It was great to see so many of our families this week for our third open afternoon of the session. This time the location changed from the classrooms to our main hall. The children went in family groups armed with their PLPs, writing folders and one other piece or collection of learning to share with their families. Adults were asked to give feedback to their children on the learning they saw and also to spend time looking at the class floorbooks which captur,e through a range of evidence, the breadth and depth of learning which can’t always be represented in jotter work. At the end of a busy day children often don’t want to talk about what they did at school that day but the open afternoon allowed for an opportunity for the children to talk about their learning whilst looking through their evidence and seeing their progress. Thanks to all families who were able to attend.
P5/6 showed their entrepreneurial skills when they held a bake sale to raise funds for their class charity. the class were really well orgnaised with the other classes visitng during their allocated timetable slot and the cakes and other treats being rationed to ensure that every class were able to have a choice of goodies. Well done P5/6 – they raised over £150 for IRRI.
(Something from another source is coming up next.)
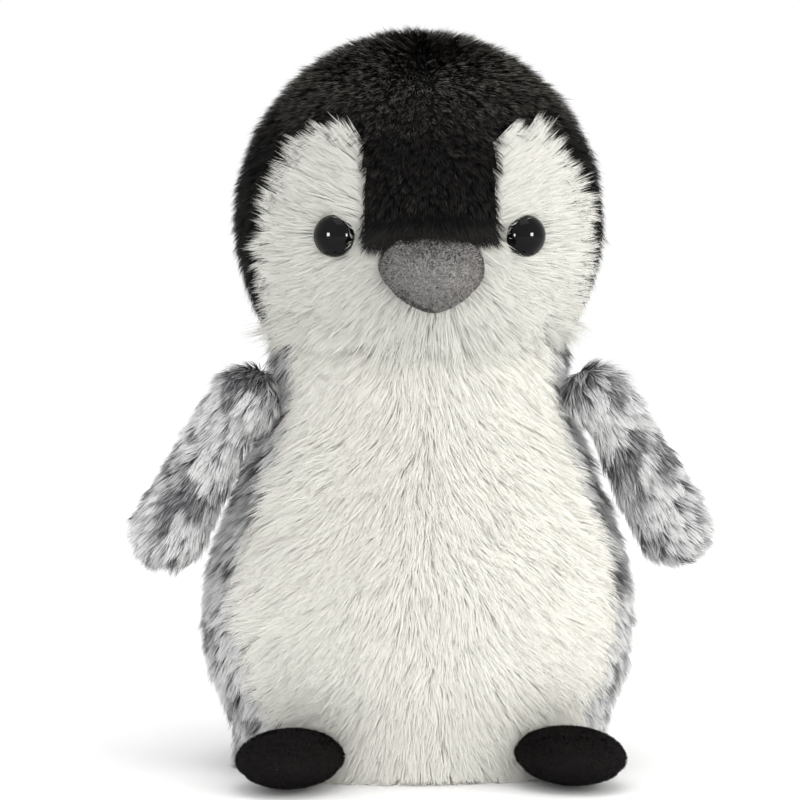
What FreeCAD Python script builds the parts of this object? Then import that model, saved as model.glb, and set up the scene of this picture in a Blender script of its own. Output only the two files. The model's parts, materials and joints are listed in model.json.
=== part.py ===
import FreeCAD, Part
import math
import os

# A standing plush penguin, 200 mm tall, in millimetres.
# It faces -Y, +Z is up and +X is the toy's own left. The origin is on the floor,
# under the middle of the whole toy (feet and back included).
# Every panel solid is as thick as its cloth with the pile standing on it.

V = FreeCAD.Vector

# ---- driving dimensions -------------------------------------------------
HEIGHT = 200.0              # floor to the top of the head
BODY_Y = 7.0                # the feet stick out in front, so the body stands behind the origin
BODY_DEPTH_RATIO = 0.81     # the body is shallower than it is wide
PILE_THICKNESS = 5.0        # body and head plush: cloth and pile together
BASE_CLOTH = 1.2            # the flat base has no long pile

BODY_PROFILE = [            # half width of the body at each height, from hem to neck
    (51.6, 5.0),
    (53.2, 15.0),
    (57.6, 26.0),
    (59.4, 38.0),
    (57.8, 54.0),
    (52.6, 70.0),
    (46.4, 86.0),
    (42.4, 99.0),
    (41.2, 111.0),
    (39.5, 124.0),
    (36.0, 138.0),
]
BASE_HALF_WIDTH = 47.5      # the flat face that the toy stands on

HEAD_HALF = V(51.5, 47.5, 53.2)
HEAD_CENTRE = V(0.0, BODY_Y, HEIGHT - HEAD_HALF.z)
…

P3, P4 and P5 enjoyed outreach workshops from the University of Edinburgh’s Infectious Disease Department entitled Bugs and Bones. The Bugs and Bones chest contains a large variety of vertebrate specimens, the “bones”, alongside some of the microscopic parasitic samples, the “bugs”. The children were able to handl the polar bear, alligator, fox and rabbit skulls to learn about tooth and jaw development in different species and how this is related to diet and life-style. They were also able to investigate the microscopic world of intestinal worms and flies, and learn how these tiny creatures can cause or transmit serious disease to humans and animals. These workshops related to the class learning on Living Things.
P1/2 finished the week in grand style as they put their Home Learning Castles to the attack test. Children could choose either an aerial or ground attack upon their castle to see if their defences would withstand the attack. The sound of the excited pupils counting down from 10 and the sight of them watching in anticipation whilst Mrs Doran launched the attacks filled the corridors with laughter! The children were able to reflect on which castles were the strongest, how they had been constructed and the materials they had used and how they may construct things differently in the future – a great way to learn!